The Roger & Douglas Turner Charitable Trust

In preparing the financial statements, the Trustees are responsible for assessing the charity’s and group’s ability to continue as a going concern, disclosing, as applicable, matters related to going concern and using the going concern basis of accounting unless the Trustees either intend to liquidate the charity or to cease operations, or have no realistic alternative but to do so.

Auditor’s responsibilities for the audit of the financial statements

We have been appointed as auditor under section 144 of the Charities Act 2011 and report in accordance with the Act and relevant regulations made or having effect thereunder.

Our objectives are to obtain reasonable assurance about whether the financial statements as a whole are free from material misstatement, whether due to fraud or error, and to issue an auditor’s report that includes our opinion.
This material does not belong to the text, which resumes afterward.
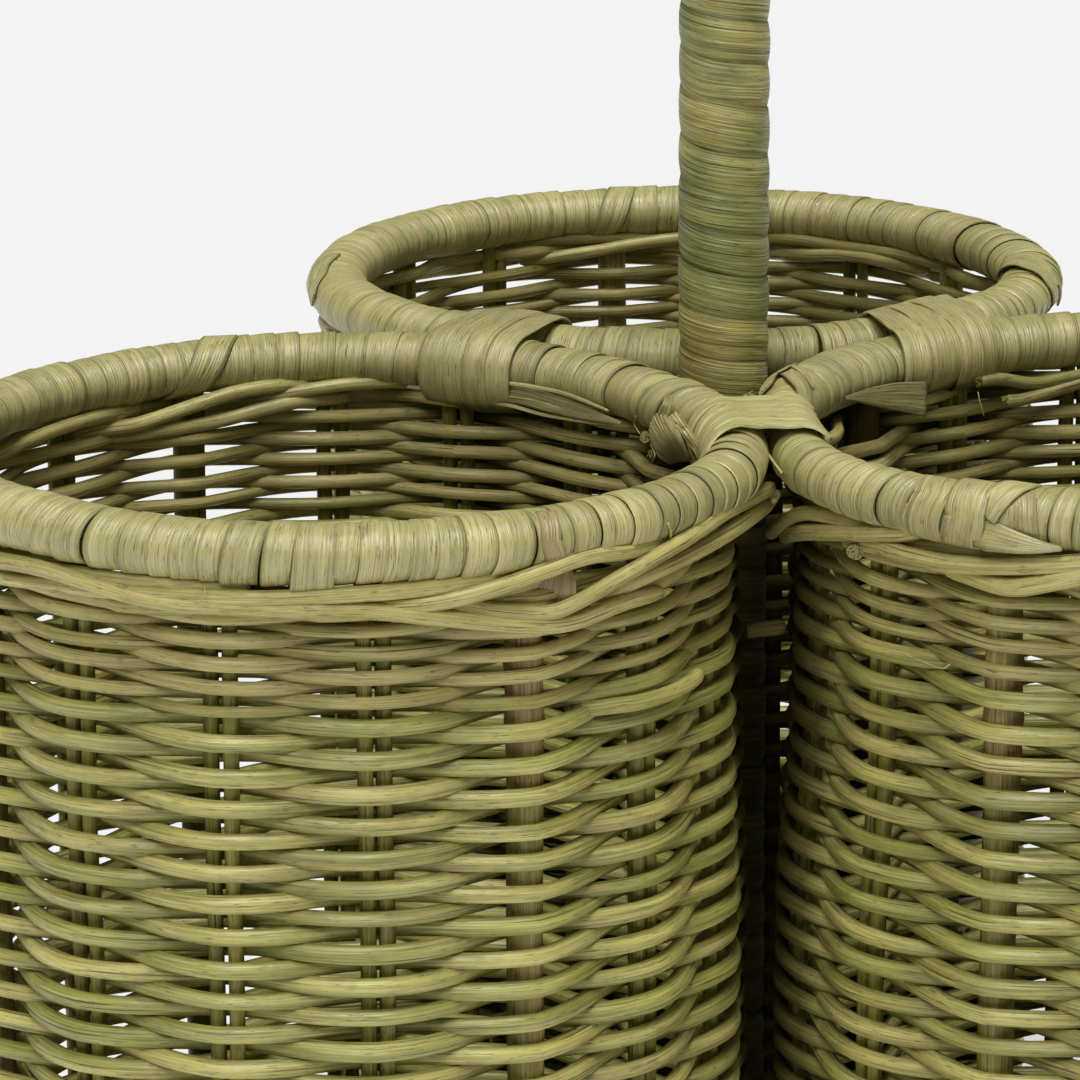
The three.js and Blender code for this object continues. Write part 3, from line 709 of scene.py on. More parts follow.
# ---- bases and foot borders ---------------------------------------------------------------------
for cell in CELL:
    rng = np.random.default_rng({"left": 51, "right": 53, "back": 57}[cell])
    c = centre(cell)
    base = Bag()
    n = N_ST * 8
    rows = np.arange(9.5, 49.6, 2.12)
    for i, rad in enumerate(rows):
        per = 1 if rad > 17 else 2
        k = np.arange(n) // 8
        t = (np.arange(n) % 8) / 8
        if per == 1:
            s = np.where((k + i) % 2 == 0, 1.0, -1.0)
            g = np.tanh(1.4 * np.cos(math.pi * t)) / math.tanh(1.4)
            dz = s * g * 1.72
        else:
            ph = (np.arange(n) / 16.0 + i) * math.pi
            dz = 1.72 * np.tanh(2.0 * np.cos(ph)) / math.tanh(2.0)
        z = 10.3 + np.clip(dz, -1.9, 1.9)
        path, nrm = ring_path(cell, rad + noise_ring(rng, n, (1, 2, 3), 0.08), z)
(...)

Reasonable assurance is a high level of assurance, but is not a guarantee that an audit conducted in accordance with ISAs (UK) will always detect a material misstatement when it exists. Misstatements can arise from fraud or error and are considered material if, individually or in the aggregate, they could reasonably be expected to influence the economic decisions of users taken on the basis of these financial statements.

Details of the extent to which the audit was considered capable of detecting irregularities, including fraud and non-compliance with laws and regulations are set out below.
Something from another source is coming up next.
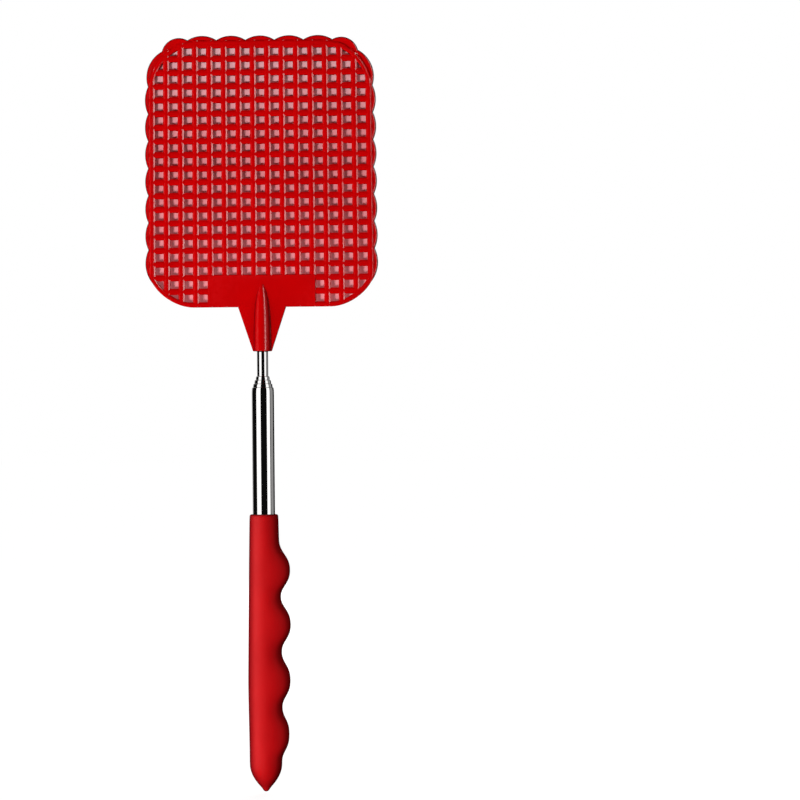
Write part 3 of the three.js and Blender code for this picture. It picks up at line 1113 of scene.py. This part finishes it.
@dataclass
class SwatHead:
    """The moulded paddle, drawn flat on the bench with its face up, then stood upright."""

    node: str = "swat_head"
    body: str = "swat"
    neck_length: float = 16.65
    side_stand_off: float = 1.5
    top_stand_off: float = 1.8
    top_corner: float = 18.8
    cheek_height: float = 11.7
    jowl_inset: float = 4.7
    jowl_rounding: float = 11.8
    upward_draft: float = 0.012
    frame_width: float = 1.8
    frame_face: float = 1.02
    frame_back: float = -1.3
    frame_shoulder: float = 0.6
    mesh_back: float = -0.6
    mesh_face: float = 0.95
    crown_width: float = 0.8
    crown_rise: float = 0.32
    columns: int = 15
    rows: int = 19
    column_pitch: float = 5.47
    row_pitch: float = 5.13
    first_row_drop: float = 1.8
    upright_width: float = 2.5
    cross_width: float = 2.35
    plain_columns: int = 7
    plain_rows: int = 2
    side_lobes: int = 7
    side_lobes_foot: float = 11.5
    side_lobes_drop: float = 17.2
    side_rise: float = 1.15
    side_gap: float = 0.35
    top_lobes: int = 5
    top_lobes_half: float = 27.5
    top_rise: float = 1.6
    top_gap: float = 0.2
    corner_cusp: tuple[float, float] = (5.0, 3.9)
    side_corner_rise: float = 2.6
    top_corner_rise: float = 2.6
    flange_back: float = -0.6
    flange_face: float = 0.72
    web_foot_half: float = 3.5
    web_top_half: float = 9.0
    web_thickness: float = 2.12
    socket_depth: float = 15.5
    cutter_thickness: float = 6.0
    overrun: float = 1.0
    cross_back_step: float = 0.04
    cross_face_step: float = 0.01

    def __post_init__(self) -> None:
        """Reads the head's box, and works out the paddle's sides from it."""
        low, high = box_mm(self.node)
        self.foot = low.z
        self.bottom = low.z + self.neck_length
        self.top = high.z - self.top_stand_off
        self.side = high.x - self.side_stand_off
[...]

A further description of our responsibilities for the audit of the financial statements is located on the Financial Reporting Council’s website at: www.frc.org.uk/auditorsresponsibilities. This description forms part of our auditor’s report.

Extent to which the audit was considered capable of detecting irregularities, including fraud

Irregularities, including fraud, are instances of non-compliance with laws and regulations. We identified and assessed the risks of material misstatement of the financial statements from irregularities, whether due to fraud or error, and discussed these between our audit team members. We then designed and performed audit procedures responsive to those risks, including obtaining audit evidence sufficient and appropriate to provide a basis for our opinion.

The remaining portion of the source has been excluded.